Cost of Living (Tenant Protection) (Scotland) Act 2022
- Scottish Parliament
- Long title: An Act of the Scottish Parliament to make provision in connection with protecting residential tenants from increases in rent; protecting residential tenants from eviction; and for connected purposes.
- Citation: 2022 asp 10
- Introduced by: Patrick Harvie MSP, Minister for Zero Carbon Buildings, Active Travel and Tenants’ Rights
- Territorial extent: Scotland

Dates
- Royal assent: 27 October 2022

Status: Current legislation

History of passage through the Parliament

Text of statute as originally enacted

Text of the Cost of Living (Tenant Protection) (Scotland) Act 2022 as in force today (including any amendments) within the United Kingdom, from legislation.gov.uk.

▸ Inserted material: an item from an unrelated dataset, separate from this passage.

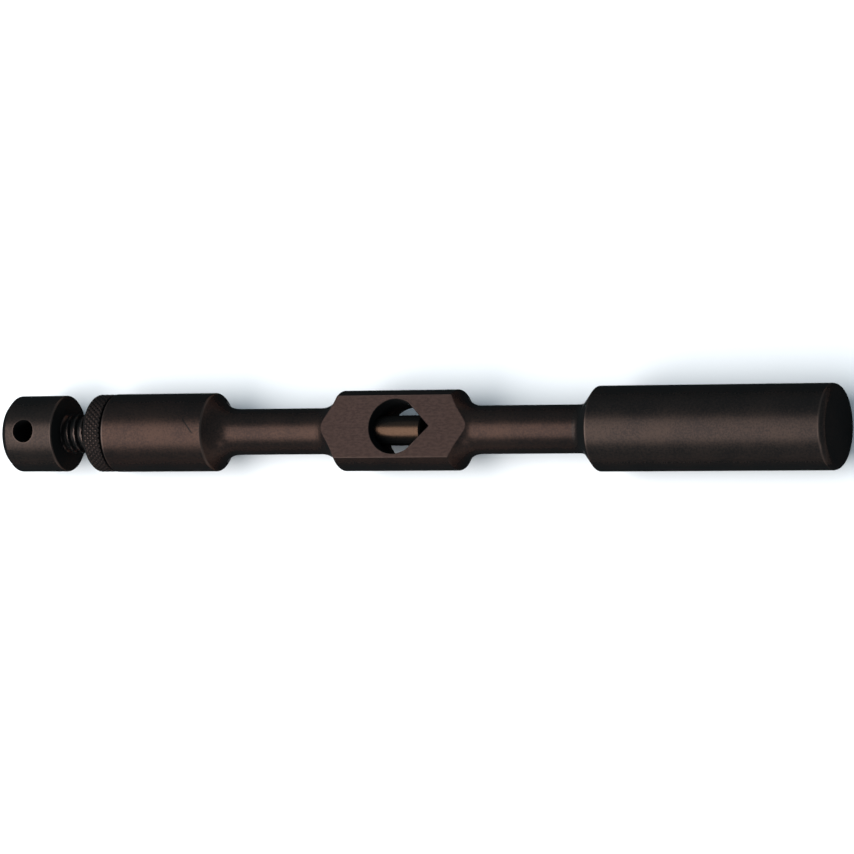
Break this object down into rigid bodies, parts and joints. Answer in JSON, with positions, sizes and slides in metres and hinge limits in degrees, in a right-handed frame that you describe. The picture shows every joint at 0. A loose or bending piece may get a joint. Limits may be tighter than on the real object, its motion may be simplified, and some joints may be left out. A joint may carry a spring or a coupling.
{
  "type": "adjustable bar wrench",
  "caption": "Steel bar wrench with a flatted boss, a vee work opening closed by a screw-driven round jaw, a drilled clamp knob, a knurled lock ring and barrel grips.",
  "frame": {"origin": "on the bar's axis, at the centre of the round part of the work opening", "axes": "+X along the bar towards the plain handle barrel, +Z along the work opening's axis, square to the boss's flats, +Y across the boss"},
  "size_m": [0.285, 0.0266, 0.0266],
  "materials": {
    "oxide_body": "brown-black oxide over milled and turned steel, satin",
    "oxide_barrel": "brown-black oxide over fine-turned steel, satin",
    "oxide_knob": "brown-black oxide over turned steel, satin",
    "oxide_ring": "brown-black oxide over a diamond knurl",
    "oxide_screw": "oiled black oxide on a cut thread",
    "oxide_washer": "dull black oxide",
    "jaw_steel": "straw-brown tempered steel, ground",
    "pin_steel": "ground steel, oxide-toned",
    "bright_steel": "hardened and polished"
  },
  "bodies": {
    "bar": {"centre_body": "oxide_body", "left_barrel": "oxide_barrel", "right_barrel": "oxide_barrel", "left_barrel_pin": "pin_steel", "right_barrel_pin": "pin_steel"},
    "jaw": {"jaw_rod": "jaw_steel", "thrust_ball": "bright_steel"},
    "screw": {"clamp_screw": "oxide_screw", "clamp_knob": "oxide_knob", "knob_pin": "pin_steel", "swivel_pins": "bright_steel"},
    "washer": {"lock_washer": "oxide_washer"},
    "ring": {"lock_ring": "oxide_ring"}
  },
  "joints": [
    {"name": "jaw_slide", "type": "slide", "parent": "bar", "child": "jaw", "axis": [-1, 0, 0], "range_m": [0, 0.016]},
    {"name": "knob_turn", "type": "hinge", "parent": "jaw", "child": "screw", "pos_m": [-0.1, 0, 0], "axis": [-1, 0, 0], "range_deg": [0, 2268]},
    {"name": "washer_slide", "type": "slide", "parent": "bar", "child": "washer", "axis": [-1, 0, 0], "range_m": [0, 0.01016]},
    {"name": "ring_turn", "type": "hinge", "parent": "washer", "child": "ring", "pos_m": [-0.1056, 0, 0], "axis": [-1, 0, 0], "range_deg": [0, 1440.5]}
  ],
  "couplings": [
    {"joint": "knob_turn", "follows": "jaw_slide", "rad_per_m": 2473.7},
    {"joint": "ring_turn", "follows": "washer_slide", "rad_per_m": 2473.7}
  ]
}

= Cost of Living (Tenant Protection) (Scotland) Act 2022 =

Act of the Scottish Parliament

The Cost of Living (Tenant Protection) (Scotland) Act 2022 (asp 10) is an act of the Scottish Parliament which came into force on 27 October 2022.

The act froze rents and established a moratorium on evictions for both the private rented and social sectors until at least 31 March 2023.

==Summary==
The provisions of the act were considered by Scottish Ministers to be necessary or proportionate in connection with the cost of living. The act restricts landlords from increasing the amount of rent they shall charge on residential tenancies, restricts evictions from residential tenancies, and allows Scottish Ministers to make regulations about matters a rent officer or a First-tier Tribunal must consider in determining rent. The permitted rate of 0% rent increase from 6 September 2022 is defined within the meaning of section 24A(1) of the Housing (Scotland) Act 2001.

The main provisions of the act were set to expire at the end of 31 March 2023, however, this date was amended to 30 September 2023. This date of 30 September 2023 may be amended by Scottish Ministers, and was extended to 31 March 2025 in March 2024, before finally expiring.

The permitted rate of 3% rent increase was set for the duration of 1 April 2023 to 30 September 2023.

==Background==
The United Kingdom cost of living crisis is an ongoing event starting in 2021, in which prices for essential goods and services in the United Kingdom began increasing faster than household incomes, resulting in a fall in real incomes. The UK cost of living is currently the most affected of advanced economies.

Private rents across all tenants in Scotland have risen significantly in recent months, with reports indicating that annual rents have increased by 15.1% in Edinburgh, 13.0% in Glasgow and 4.4% in Aberdeen. Announcing the legislation, First Minister of Scotland Nicola Sturgeon described pressures on household budgets as a humanitarian emergency.

==Purpose==
The stated purpose of the Act is to respond to the situation caused by the impact of the cost crisis on those living in the rented sector in Scotland by introducing a rent freeze and a moratorium on evictions, along with increased damages for unlawful evictions. The stated intended effect is to protect tenants by stabilising their housing costs, to reduce impacts on the health and wellbeing of tenants caused by being evicted and/or made homeless by giving them more time to find accommodation, and to seek to avoid tenants being evicted from the rented sector by a landlord wanting to raise rents.

The Scottish Government holds that the emergency legislation is necessary in order to urgently respond to the specific circumstances of the current cost crisis to support those who rent their homes. Households living in the rental sectors have less ability than owner occupiers to respond to the cost crisis because their housing costs, relative to their incomes, tend to be higher.

The legislation has a reporting requirement in order to demonstrate regularly the need for provisions to continue based on evidence at the relevant time.

The Scottish Government expressed that significant increases are expected in fuel poverty rates, particularly in the private and social rented sectors, with around half of households in these sectors being in fuel poverty despite the Energy Price Guarantee and despite such forms of mitigation as grants and support payments.

==Reactions==
Living Rent, the tenants' union in Scotland, expressed that it is inappropriate for tenants to be sheltering landlords from the cost of living crisis and that the Act provides some relief, while also noting that rents prior to the freeze were already unaffordable, thus necessitating maintaining the Act in force until the Scottish Government enacts rent controls which return rents to affordable levels.

The chief executive of the Scottish Association of Landlords John Blackwood suggested that the Act may reduce the supply of housing currently available.

The London Renters Union has called for similar changes to be enacted in England. Reports indicate that rent increases of up to 50% have been observed in London.